Does Marina really need a sailing academy?

(By The Editor)

It appears that the threats to our city’s beloved beach will never cease. The State Government recently made an announcement that a sailing academy at a cost of Rs 7 crore, will come up at the Marina Beach, ostensibly to help create an environment where “world-class facilities for water sports” can exist. The question is, given that the eastern face of our State is one long coastline, can this facility not be put up elsewhere?

Our beach grew to its present size thanks to the construction of the harbour in the 1880s. And it must be admitted that threats to it have also grown since then. In the early 1900s, there was a plan to build a railway on it. In the 1980s there was thought of having the MRTS cross it. A decade or two later there were plans to construct condominiums for the affluent on the waterfront and sometime later a Union Cabinet Minister announced that a commemorative tower would be built there. Fortunately, all these plans came to nought, but it appears that the flow of ideas has not yet ceased. Clearly, the sight of such a vast open space makes people in power come up with schemes aplenty.

The latest in the series is this idea of a sailing academy. The waterfront is already getting congested. Beach Road, which was at one time a vast and empty stretch, is getting increasingly clogged with vehicles. In the summer months, the Police are forced to declare as one-way various stretches of this thoroughfare in order to deal with the influx of visitors. There is a terrible service road that all vehicles bound for San Thome are forced to take, morning and evening. This is a thoroughfare that is most likely in violation of coastal regulation zone (CRZ) rules, for it runs close to the sea. The fishing hamlets that have been here for centuries have already complained several times about it but to no avail. Now the original residents of the area will have to put up with the sailing academy as well. Will it not add to the congestion already prevailing here?

Chennai already has two institutions dedicated to sailing. The Royal Madras Yacht Club is more than a century old and thriving. Younger, and doing well too, is the Tamil Nadu Sailing Association (TNSA). The latter has in fact petitioned the Central Government for better facilities in the harbour. Why cannot the State Government channel its funds through these organisations? Would it not be better to strengthen existing facilities rather than set up what could become a rival entity?

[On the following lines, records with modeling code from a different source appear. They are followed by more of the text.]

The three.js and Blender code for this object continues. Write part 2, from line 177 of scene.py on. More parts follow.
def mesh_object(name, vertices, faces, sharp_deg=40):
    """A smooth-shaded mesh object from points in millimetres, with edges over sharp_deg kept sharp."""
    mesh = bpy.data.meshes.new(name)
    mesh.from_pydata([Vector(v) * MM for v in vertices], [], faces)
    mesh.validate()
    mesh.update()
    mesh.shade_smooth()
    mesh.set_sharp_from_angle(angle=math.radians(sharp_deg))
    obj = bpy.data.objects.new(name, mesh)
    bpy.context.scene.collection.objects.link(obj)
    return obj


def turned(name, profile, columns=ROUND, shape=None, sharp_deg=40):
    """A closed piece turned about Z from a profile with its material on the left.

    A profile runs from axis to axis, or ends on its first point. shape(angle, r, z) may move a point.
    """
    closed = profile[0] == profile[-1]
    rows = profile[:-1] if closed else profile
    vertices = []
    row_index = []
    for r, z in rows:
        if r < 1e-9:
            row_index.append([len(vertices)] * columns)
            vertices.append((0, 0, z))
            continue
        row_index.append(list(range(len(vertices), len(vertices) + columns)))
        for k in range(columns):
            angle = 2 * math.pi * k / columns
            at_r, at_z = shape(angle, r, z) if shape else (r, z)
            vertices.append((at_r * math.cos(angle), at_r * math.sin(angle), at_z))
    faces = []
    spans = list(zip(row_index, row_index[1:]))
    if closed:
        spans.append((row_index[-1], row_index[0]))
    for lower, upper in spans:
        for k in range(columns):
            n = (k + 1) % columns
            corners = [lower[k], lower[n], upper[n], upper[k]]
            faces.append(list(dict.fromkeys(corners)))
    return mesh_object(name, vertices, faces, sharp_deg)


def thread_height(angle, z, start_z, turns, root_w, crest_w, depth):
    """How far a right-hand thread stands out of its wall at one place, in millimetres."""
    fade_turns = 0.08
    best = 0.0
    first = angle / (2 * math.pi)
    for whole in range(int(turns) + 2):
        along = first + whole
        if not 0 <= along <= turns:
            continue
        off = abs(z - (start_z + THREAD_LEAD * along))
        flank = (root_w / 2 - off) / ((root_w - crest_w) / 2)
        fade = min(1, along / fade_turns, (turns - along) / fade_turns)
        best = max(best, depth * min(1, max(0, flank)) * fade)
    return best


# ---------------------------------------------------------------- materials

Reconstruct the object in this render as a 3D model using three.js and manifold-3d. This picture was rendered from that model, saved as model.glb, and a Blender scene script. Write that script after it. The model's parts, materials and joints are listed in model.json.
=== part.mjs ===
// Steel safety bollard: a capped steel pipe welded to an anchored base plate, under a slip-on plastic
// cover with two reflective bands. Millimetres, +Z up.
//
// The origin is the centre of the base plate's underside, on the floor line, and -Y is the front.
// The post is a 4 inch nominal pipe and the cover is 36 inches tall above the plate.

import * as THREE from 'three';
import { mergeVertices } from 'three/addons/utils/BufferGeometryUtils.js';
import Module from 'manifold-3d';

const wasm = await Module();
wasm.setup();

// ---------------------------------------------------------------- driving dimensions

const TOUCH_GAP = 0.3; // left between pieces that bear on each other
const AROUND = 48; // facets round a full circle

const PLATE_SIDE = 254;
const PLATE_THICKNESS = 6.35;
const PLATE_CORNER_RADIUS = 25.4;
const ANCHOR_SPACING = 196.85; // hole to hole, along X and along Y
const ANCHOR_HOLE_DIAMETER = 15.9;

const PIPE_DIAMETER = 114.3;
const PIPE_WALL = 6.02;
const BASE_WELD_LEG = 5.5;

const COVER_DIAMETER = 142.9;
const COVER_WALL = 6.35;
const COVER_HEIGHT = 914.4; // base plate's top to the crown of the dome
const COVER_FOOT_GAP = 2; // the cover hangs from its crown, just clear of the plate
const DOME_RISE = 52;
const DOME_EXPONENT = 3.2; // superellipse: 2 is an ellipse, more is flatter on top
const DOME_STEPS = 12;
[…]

Lastly, has everybody forgotten the havoc wreaked by the tsunami just around 12 years ago? The beach was one of the worst affected in Chennai city and if casualties and loss of life were kept to a minimum it was only because there were no permanent structures in the vicinity.With a sailing academy coming up here, are we not throwing open possibilities of a disaster on a larger scale?

It would be best to leave the beach free of all such ‘developmental projects’.

It is worthwhile pointing out that while we are full of schemes as a people, there has been no luck in building adequate ­number of even the most basic of amenities such as toilets. That is what is needed here given that this is a popular spot for the masses. A sailing ­training centre catering to a few, even if felt necessary, can afford to move outside the city where the training can be ­concentrated on and not the sideshows.